╭─ Source data

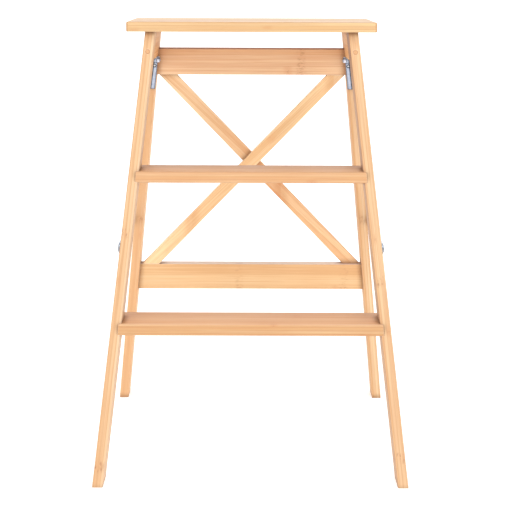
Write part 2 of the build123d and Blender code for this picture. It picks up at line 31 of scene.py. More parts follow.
MM = 1000.0  # materials work in millimetres
SEED = 7
SHIFT_RANGE = (400.0, 900.0)  # each material's pattern is shifted, so that no two are alike
random.seed(SEED)

# ---------------------------------------------------------------- directions
FRONT_TAN = math.tan(math.radians(21.0))  # how far the stiles lean back
REAR_TAN = math.tan(math.radians(7.0))  # how far the rear legs lean forward
SPLAY_TAN = math.tan(math.radians(5.86))  # how far both spread sideways
ACROSS = (1.0, 0.0, 0.0)
BACK = (0.0, 1.0, 0.0)
UP = (0.0, 0.0, 1.0)
DOWN = (0.0, 0.0, -1.0)
REAR_UP = (0.0, -REAR_TAN, 1.0)
SIDES = (("left", -1.0), ("right", 1.0))

# ---------------------------------------------------------------- node tree helper
NOISE_LOW, NOISE_HIGH = 0.3, 0.7  # nearly all values of a noise texture lie between these
NOISE_ROUGH = 0.6


class Tree:
    """A short way to write a material's node tree."""

    def __init__(self, name):
        self.material = bpy.data.materials.new(name)
        self.material.use_nodes = True
        self.nodes = self.material.node_tree.nodes
        self.links = self.material.node_tree.links
        self.nodes.clear()
        self.shader = self.add("ShaderNodeBsdfPrincipled")
        output = self.add("ShaderNodeOutputMaterial")
        self.link(self.shader.outputs[0], output.inputs["Surface"])

    def add(self, kind, **settings):
        node = self.nodes.new(kind)
        for key, value in settings.items():
            setattr(node, key, value)
        return node

    def link(self, source, target):
        self.links.new(source, target)

    def feed(self, node, index, value):
        """Gives an input a link or a plain value. None leaves it as it is."""
        if isinstance(value, bpy.types.NodeSocket):
            self.link(value, node.inputs[index])
        elif value is not None:
            node.inputs[index].default_value = value

    def math(self, operation, a, b=None, clamp=False):
        node = self.add("ShaderNodeMath", operation=operation, use_clamp=clamp)
        self.feed(node, 0, a)
        self.feed(node, 1, b)
        return node.outputs[0]

    def plus(self, a, b, clamp=False):
        return self.math("ADD", a, b, clamp)

    def minus(self, a, b):
        return self.math("SUBTRACT", a, b)

    def times(self, a, b):
        return self.math("MULTIPLY", a, b)

    def larger(self, a, b):
        return self.math("MAXIMUM", a, b)

    def size(self, value):
        return self.math("ABSOLUTE", value)

    def vector_math(self, operation, a, b=None, output="Vector"):
        node = self.add("ShaderNodeVectorMath", operation=operation)
        self.feed(node, 0, a)
        self.feed(node, 1, b)
        return node.outputs[output]

    def stretch(self, vector, factors):
        return self.vector_math("MULTIPLY", vector, factors)

    def dot(self, a, b):
        return self.vector_math("DOT_PRODUCT", a, b, "Value")

    def combine(self, x, y, z):
        node = self.add("ShaderNodeCombineXYZ")
        for index, value in enumerate((x, y, z)):
            self.feed(node, index, value)
        return node.outputs[0]

    def separate(self, vector):
        node = self.add("ShaderNodeSeparateXYZ")
        self.link(vector, node.inputs[0])
        return node.outputs

    def noise(self, vector, scale, detail, rough=NOISE_ROUGH, distortion=0.0):
        node = self.add("ShaderNodeTexNoise")
        self.link(vector, node.inputs["Vector"])
        node.inputs["Scale"].default_value = scale
        node.inputs["Detail"].default_value = detail
        node.inputs["Roughness"].default_value = rough
        node.inputs["Distortion"].default_value = distortion
        return node.outputs["Fac"]

    def white(self, vector):
        node = self.add("ShaderNodeTexWhiteNoise", noise_dimensions="3D")
        self.link(vector, node.inputs["Vector"])
        return node.outputs["Value"]

    def map_range(self, kind, value, levels):
        node = self.add("ShaderNodeMapRange", interpolation_type=kind)
        self.link(value, node.inputs[0])
        for index, level in enumerate(levels, start=1):
            node.inputs[index].default_value = level
        return node.outputs[0]

    def smooth(self, value, low, high, out_low=0.0, out_high=1.0):
        return self.map_range("SMOOTHSTEP", value, (low, high, out_low, out_high))

    def linear(self, value, low, high, out_low=0.0, out_high=1.0):
        return self.map_range("LINEAR", value, (low, high, out_low, out_high))

    def spread(self, noise, out_low, out_high):
        """A noise value, spread evenly between two levels."""
        return self.linear(noise, NOISE_LOW, NOISE_HIGH, out_low, out_high)

    def ramp(self, value, stops):
        node = self.add("ShaderNodeValToRGB")
        self.link(value, node.inputs[0])
        elements = node.color_ramp.elements
        while len(elements) < len(stops):
            elements.new(0.5)
        for element, (position, colour) in zip(elements, stops):
            element.position = position
            element.color = (*colour, 1.0)
        return node.outputs[0]

    def mix(self, factor, a, b, blend="MIX"):
        node = self.add("ShaderNodeMix", data_type="RGBA", blend_type=blend)
        self.feed(node, 0, factor)
        for index, value in ((6, a), (7, b)):
            if isinstance(value, tuple):
                value = (*value, 1.0)
            self.feed(node, index, value)
        return node.outputs[2]

    def cover(self, colour, mask, strength, over, blend="MIX"):
        """Lays one colour over another where the mask is up."""
        return self.mix(self.times(mask, strength), colour, over, blend)

    def relief(self, height, strength, depth):
        bump = self.add("ShaderNodeBump")
        bump.inputs["Strength"].default_value = strength
        bump.inputs["Distance"].default_value = depth
        self.link(height, bump.inputs["Height"])
        self.link(bump.outputs[0], self.shader.inputs["Normal"])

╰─

--- Challenge ---
Quote exactly the lines running from the start of the listing above through the line where "node.inputs[index].default_value = value" is found, and output no other lines.

--- Solution to this exercise ---
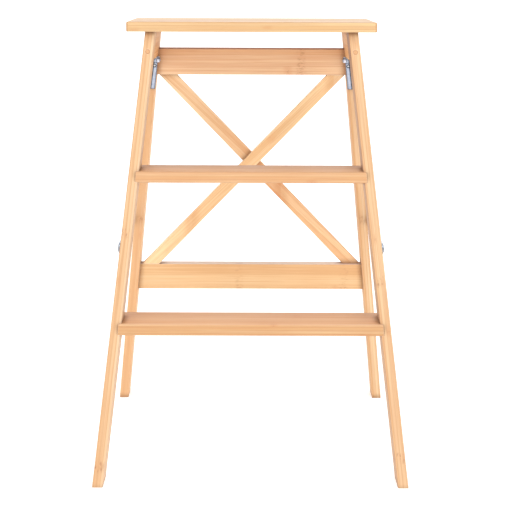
Write part 2 of the build123d and Blender code for this picture. It picks up at line 31 of scene.py. More parts follow.
MM = 1000.0  # materials work in millimetres
SEED = 7
SHIFT_RANGE = (400.0, 900.0)  # each material's pattern is shifted, so that no two are alike
random.seed(SEED)

# ---------------------------------------------------------------- directions
FRONT_TAN = math.tan(math.radians(21.0))  # how far the stiles lean back
REAR_TAN = math.tan(math.radians(7.0))  # how far the rear legs lean forward
SPLAY_TAN = math.tan(math.radians(5.86))  # how far both spread sideways
ACROSS = (1.0, 0.0, 0.0)
BACK = (0.0, 1.0, 0.0)
UP = (0.0, 0.0, 1.0)
DOWN = (0.0, 0.0, -1.0)
REAR_UP = (0.0, -REAR_TAN, 1.0)
SIDES = (("left", -1.0), ("right", 1.0))

# ---------------------------------------------------------------- node tree helper
NOISE_LOW, NOISE_HIGH = 0.3, 0.7  # nearly all values of a noise texture lie between these
NOISE_ROUGH = 0.6


class Tree:
    """A short way to write a material's node tree."""

    def __init__(self, name):
        self.material = bpy.data.materials.new(name)
        self.material.use_nodes = True
        self.nodes = self.material.node_tree.nodes
        self.links = self.material.node_tree.links
        self.nodes.clear()
        self.shader = self.add("ShaderNodeBsdfPrincipled")
        output = self.add("ShaderNodeOutputMaterial")
        self.link(self.shader.outputs[0], output.inputs["Surface"])

    def add(self, kind, **settings):
        node = self.nodes.new(kind)
        for key, value in settings.items():
            setattr(node, key, value)
        return node

    def link(self, source, target):
        self.links.new(source, target)

    def feed(self, node, index, value):
        """Gives an input a link or a plain value. None leaves it as it is."""
        if isinstance(value, bpy.types.NodeSocket):
            self.link(value, node.inputs[index])
        elif value is not None:
            node.inputs[index].default_value = value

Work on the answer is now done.